The Bard and Beyond

The Bard and Beyond
Queensland Symphony Orchestra. Conductor: Carlos Kalmar. Violin: Arabella Steinbacher. Concert Hall, QPAC. 6 October 2018

German violinist Arabella Steinbacher was the undoubted star of this very eclectic Queensland Symphony Orchestra concert, delivering an impassioned account of Bruch’s Concerto No. 1 in G Minor. One of the most popular works for orchestra and violin in the classical music repertoire it has been a favourite with solo artists ever since it was written 150 years ago. A highly romantic piece full of sweeping melody and Hungarian folk dance themes, Ms. Steinbacher’s performance was nothing short of a tour de force. From her dazzling rapid runs to some impossible dramatic leaps, she was so at ease with her command of the instrument that she made it seem like a walk in the park. And the tone she elicited from her 1716 Stradivari, especially on the low notes, was simply orgiastic.

Before Ms Steinbacher’s concerto, the orchestra had a grand time amongst the nymphs and the fairies in Felix Mendelssohn’s Overture to A Midsummer Night’s Dream, the only work in the concert that was directly related to the Bard. Written when Mendelssohn was still a teenager at 17, and although it’s a stand-alone concert-piece, I can never get the ballet out of my head whenever I hear it and last night was no exception. Marvellous images of fairies scampering about in a forest glade came to mind the moment we heard the agitated violins which were replaced with the regal pomposity of the court fanfares eulogised brilliantly by the brass.
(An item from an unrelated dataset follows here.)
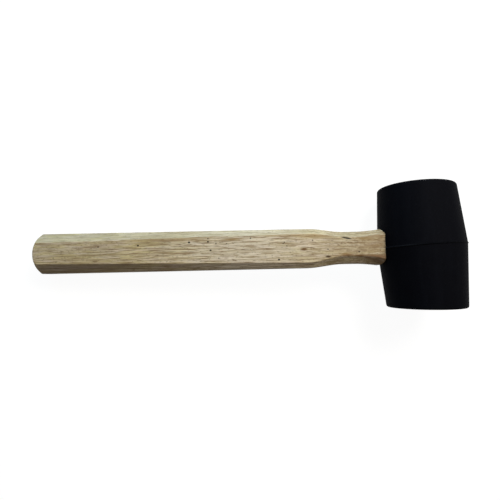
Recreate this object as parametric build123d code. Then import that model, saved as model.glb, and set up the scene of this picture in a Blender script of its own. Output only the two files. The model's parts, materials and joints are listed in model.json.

Closing the concert with what has been called one of the great twentieth-century symphonies was also a grand idea. William Walton’s tortured, sensuous, and very personal Symphony No. 1 in B Flat Minor was a wonderful showcase for the orchestra, with its nods to Sibelius, Hollywood and jazz. A brilliant evocation of love found and lost, the work was impressively played and impressively realised. The concert was one in the QSO’s Maestro seriesand Montevidean-born conductor Carlos Kalmar elicited a Maestro performance from them especially in the fourth movement of the Walton which was full of marvellous bombast and fury.